Touching Lives - September 2003
Do you take your teeth for granted? Most of us do, and beyond the occasional trip to the dentist hardly give them a second thought. And what about your hair? It might have unruly days, but be honest — does it ever really give you cause for concern?
Now a study funded by Action Medical Research has made important progress towards understanding more about a group of rare diseases affecting the growth and development of body tissue, resulting in improved treatment for sufferers — and potentially impacting on more common conditions such as skin cancer and even on the effects of ageing.
The two-year £88,000 project, led by John McGrath, Professor of Molecular Dermatology at St John’s Institute of Dermatology, London, focused on searching for genes that might have ‘malfunctioned’ in people born with inherited abnormalities of the hair, skin, teeth and nails.
This malfunction can lead to a range of conditions — 170 in all — known as ectodermal dysplasias. With each condition, the symptoms can range from mild to severe. Some sufferers cannot sweat because of the malformation of sweat glands, some may be born with missing fingers and toes, others need dentures and dental implants from childhood due to misshapen teeth, and some have fragile skin that easily cracks and bleeds.
No known cure
It’s thought that as many as seven in every 10,000 births could be affected in some way and though the first ectodermal dysplasia syndrome was identified in the 1860s, there is still no known cure.
Things start to go wrong in the womb, when the baby develops its tissues and organs.
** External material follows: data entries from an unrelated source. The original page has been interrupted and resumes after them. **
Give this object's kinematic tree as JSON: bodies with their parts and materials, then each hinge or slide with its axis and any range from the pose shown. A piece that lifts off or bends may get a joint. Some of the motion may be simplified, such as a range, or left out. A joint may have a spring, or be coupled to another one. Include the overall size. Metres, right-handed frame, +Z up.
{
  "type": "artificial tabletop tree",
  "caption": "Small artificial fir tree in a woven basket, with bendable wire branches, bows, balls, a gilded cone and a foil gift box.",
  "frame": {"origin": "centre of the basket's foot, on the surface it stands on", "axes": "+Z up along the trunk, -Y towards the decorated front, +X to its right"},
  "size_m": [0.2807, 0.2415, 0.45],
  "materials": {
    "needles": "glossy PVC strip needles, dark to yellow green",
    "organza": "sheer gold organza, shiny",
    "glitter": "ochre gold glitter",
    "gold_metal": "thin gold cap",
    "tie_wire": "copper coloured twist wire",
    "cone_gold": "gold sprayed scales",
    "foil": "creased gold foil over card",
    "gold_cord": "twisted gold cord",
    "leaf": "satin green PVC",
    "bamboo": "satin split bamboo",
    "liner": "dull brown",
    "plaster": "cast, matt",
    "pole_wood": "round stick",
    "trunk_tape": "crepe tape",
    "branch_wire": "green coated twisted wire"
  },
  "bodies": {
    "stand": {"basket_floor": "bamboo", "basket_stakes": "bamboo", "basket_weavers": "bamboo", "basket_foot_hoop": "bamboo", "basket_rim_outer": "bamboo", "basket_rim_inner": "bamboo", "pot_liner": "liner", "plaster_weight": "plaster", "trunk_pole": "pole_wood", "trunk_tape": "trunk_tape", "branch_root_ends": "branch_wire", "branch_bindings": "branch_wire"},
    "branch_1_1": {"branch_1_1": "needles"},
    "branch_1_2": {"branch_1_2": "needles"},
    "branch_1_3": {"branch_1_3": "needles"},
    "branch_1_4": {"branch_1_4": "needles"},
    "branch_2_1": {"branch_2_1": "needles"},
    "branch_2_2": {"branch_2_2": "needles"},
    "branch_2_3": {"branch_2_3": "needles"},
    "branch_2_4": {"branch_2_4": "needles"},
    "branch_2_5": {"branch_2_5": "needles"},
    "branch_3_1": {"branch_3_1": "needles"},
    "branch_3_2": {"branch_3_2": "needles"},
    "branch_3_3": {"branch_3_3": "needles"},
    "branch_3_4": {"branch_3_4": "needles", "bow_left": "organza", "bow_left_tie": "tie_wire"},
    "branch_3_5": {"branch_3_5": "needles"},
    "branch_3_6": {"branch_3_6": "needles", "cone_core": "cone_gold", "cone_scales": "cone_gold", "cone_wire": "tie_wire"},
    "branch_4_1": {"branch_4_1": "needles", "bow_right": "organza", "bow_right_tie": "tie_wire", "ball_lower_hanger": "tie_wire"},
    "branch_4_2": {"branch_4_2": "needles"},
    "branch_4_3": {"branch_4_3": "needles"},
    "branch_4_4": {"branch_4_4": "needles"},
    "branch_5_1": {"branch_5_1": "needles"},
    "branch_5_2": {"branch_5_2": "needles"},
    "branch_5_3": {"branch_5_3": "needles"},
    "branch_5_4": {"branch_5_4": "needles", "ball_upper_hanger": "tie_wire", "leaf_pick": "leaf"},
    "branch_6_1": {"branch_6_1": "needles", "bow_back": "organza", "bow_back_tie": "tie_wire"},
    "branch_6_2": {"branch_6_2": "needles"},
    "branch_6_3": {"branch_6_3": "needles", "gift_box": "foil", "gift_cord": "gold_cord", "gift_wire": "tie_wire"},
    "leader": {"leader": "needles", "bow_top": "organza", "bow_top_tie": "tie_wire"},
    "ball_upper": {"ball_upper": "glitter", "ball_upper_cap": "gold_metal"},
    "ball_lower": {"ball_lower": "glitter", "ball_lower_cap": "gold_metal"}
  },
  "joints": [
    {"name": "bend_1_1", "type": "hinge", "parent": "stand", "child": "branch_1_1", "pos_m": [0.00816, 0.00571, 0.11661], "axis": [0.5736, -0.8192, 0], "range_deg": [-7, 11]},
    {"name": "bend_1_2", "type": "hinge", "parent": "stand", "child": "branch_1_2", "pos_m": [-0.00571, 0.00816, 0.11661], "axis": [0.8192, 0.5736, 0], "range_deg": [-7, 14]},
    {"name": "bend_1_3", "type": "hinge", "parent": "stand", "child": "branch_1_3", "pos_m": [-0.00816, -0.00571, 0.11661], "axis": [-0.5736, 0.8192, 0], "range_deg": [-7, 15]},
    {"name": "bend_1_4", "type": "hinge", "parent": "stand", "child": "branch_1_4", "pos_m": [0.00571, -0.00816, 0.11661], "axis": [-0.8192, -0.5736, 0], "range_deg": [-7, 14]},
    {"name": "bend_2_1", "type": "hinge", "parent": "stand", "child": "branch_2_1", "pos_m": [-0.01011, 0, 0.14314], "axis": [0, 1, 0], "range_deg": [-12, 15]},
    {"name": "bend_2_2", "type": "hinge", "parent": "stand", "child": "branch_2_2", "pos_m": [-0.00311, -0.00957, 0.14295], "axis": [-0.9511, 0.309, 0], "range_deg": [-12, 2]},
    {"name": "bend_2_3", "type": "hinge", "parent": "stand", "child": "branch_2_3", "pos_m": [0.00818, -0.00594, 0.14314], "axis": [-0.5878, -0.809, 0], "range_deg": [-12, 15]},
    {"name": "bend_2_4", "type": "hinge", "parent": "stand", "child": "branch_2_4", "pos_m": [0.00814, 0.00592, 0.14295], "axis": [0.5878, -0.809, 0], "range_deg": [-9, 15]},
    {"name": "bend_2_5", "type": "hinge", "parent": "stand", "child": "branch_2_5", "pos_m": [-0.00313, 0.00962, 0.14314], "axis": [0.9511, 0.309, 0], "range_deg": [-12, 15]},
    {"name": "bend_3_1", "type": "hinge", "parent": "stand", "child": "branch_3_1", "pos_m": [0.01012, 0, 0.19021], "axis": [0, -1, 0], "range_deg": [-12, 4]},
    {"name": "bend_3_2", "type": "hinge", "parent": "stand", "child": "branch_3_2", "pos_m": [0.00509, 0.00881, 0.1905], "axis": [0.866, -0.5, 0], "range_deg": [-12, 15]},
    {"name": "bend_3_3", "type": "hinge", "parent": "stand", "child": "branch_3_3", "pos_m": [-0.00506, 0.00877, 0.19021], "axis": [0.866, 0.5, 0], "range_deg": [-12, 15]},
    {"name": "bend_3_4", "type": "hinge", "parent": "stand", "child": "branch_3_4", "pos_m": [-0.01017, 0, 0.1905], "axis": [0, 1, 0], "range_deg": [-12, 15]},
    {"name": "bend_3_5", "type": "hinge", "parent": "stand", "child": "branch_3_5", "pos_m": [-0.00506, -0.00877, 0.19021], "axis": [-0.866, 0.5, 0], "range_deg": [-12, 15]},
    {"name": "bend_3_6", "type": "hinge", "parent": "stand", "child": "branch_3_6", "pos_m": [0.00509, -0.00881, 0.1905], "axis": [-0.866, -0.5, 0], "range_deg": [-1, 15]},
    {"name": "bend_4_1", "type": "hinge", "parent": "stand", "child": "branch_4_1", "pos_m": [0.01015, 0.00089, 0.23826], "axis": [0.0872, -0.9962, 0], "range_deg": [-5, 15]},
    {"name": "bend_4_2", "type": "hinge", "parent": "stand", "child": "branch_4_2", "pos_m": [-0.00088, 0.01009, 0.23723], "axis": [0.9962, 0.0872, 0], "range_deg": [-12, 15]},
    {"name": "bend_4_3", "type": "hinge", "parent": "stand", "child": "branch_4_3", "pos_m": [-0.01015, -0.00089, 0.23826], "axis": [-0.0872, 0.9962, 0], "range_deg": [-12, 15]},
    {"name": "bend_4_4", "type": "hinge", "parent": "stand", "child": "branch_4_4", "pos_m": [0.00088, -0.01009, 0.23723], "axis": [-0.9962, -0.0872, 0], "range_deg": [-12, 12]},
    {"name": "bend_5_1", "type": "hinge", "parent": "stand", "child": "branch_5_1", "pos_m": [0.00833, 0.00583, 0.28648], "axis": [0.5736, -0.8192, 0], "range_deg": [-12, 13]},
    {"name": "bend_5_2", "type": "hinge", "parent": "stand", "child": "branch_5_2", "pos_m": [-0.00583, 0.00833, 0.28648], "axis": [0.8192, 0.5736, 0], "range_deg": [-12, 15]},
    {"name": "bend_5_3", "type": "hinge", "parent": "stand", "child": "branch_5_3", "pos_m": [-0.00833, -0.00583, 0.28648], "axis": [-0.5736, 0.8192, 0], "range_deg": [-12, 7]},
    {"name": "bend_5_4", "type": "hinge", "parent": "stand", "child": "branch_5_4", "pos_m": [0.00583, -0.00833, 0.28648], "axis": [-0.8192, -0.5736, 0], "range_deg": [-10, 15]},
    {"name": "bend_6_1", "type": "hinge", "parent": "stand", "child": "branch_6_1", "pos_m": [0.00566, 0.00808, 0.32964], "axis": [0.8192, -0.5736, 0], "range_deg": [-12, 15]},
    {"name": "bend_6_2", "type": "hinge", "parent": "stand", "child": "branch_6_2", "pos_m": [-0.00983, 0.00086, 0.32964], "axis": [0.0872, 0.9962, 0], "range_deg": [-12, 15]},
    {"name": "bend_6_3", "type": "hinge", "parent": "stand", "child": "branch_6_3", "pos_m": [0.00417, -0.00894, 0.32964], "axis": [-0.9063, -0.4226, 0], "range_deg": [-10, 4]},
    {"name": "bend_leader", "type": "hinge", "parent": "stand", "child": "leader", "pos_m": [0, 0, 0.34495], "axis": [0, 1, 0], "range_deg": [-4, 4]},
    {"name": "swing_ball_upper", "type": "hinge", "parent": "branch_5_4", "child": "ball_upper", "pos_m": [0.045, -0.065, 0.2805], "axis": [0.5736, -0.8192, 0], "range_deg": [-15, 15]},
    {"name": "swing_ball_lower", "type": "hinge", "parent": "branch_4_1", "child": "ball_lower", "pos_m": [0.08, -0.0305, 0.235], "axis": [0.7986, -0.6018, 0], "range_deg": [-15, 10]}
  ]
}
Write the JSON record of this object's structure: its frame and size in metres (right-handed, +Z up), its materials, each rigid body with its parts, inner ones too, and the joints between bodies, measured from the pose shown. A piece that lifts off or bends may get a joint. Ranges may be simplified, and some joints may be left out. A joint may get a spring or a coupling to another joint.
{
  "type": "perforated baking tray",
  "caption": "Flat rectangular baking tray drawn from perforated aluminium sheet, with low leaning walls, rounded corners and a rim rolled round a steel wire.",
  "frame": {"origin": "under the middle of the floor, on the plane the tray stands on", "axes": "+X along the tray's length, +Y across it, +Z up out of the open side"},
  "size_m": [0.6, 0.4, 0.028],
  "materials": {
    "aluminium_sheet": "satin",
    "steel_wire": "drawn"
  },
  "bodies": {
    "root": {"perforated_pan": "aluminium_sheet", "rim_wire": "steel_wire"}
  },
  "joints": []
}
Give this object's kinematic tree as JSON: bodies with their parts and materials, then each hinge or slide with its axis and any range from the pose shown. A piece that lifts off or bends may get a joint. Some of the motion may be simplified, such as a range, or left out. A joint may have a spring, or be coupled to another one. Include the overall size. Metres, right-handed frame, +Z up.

The outermost layer of the developing child is called the ectoderm and it is defects in its formation that lead to ectodermal dysplasias. The ectoderm contributes to so many parts of the body — from the fingernails to the brain — that a sufferer can be affected in many ways.
And as well as the physical discomfort caused by the conditions, patients with highly visible skin and tissue disorders also have to put up with the stares of strangers, and the psychological impact can be profound.
Professor McGrath’s study has made some important finds, unearthing new genetic faults in several disorders; and about 30 of the known syndromes have been properly classified for the first time, which means that patients will be able to receive a more accurate diagnosis and better genetic counselling about how the disease can be passed on.
The research also discovered a new gene that is abnormal in individuals with another form of ectodermal dysplasia called Kindler Syndrome. It is a very rare disease, with fewer than 100 cases ever reported, and results in thin, fragile skin that blisters easily after trauma. Skin also becomes wrinkled and easily damaged by sunlight.
“Many of our findings will contribute towards the better management and treatment of a range of conditions that can make life very difficult for those affected,” said Professor McGrath.
He added, “Our discoveries have opened up a whole new field of research that has relevance not only to the a study of ectodermal dysplasias, but to wider fields in health research such as the process of wound healing, the risks of getting skin cancer and the nature of skin ageing.
“Though our remit was to focus on conditions that affect relatively few people, the spin-off research from our findings could potentially impact on millions.”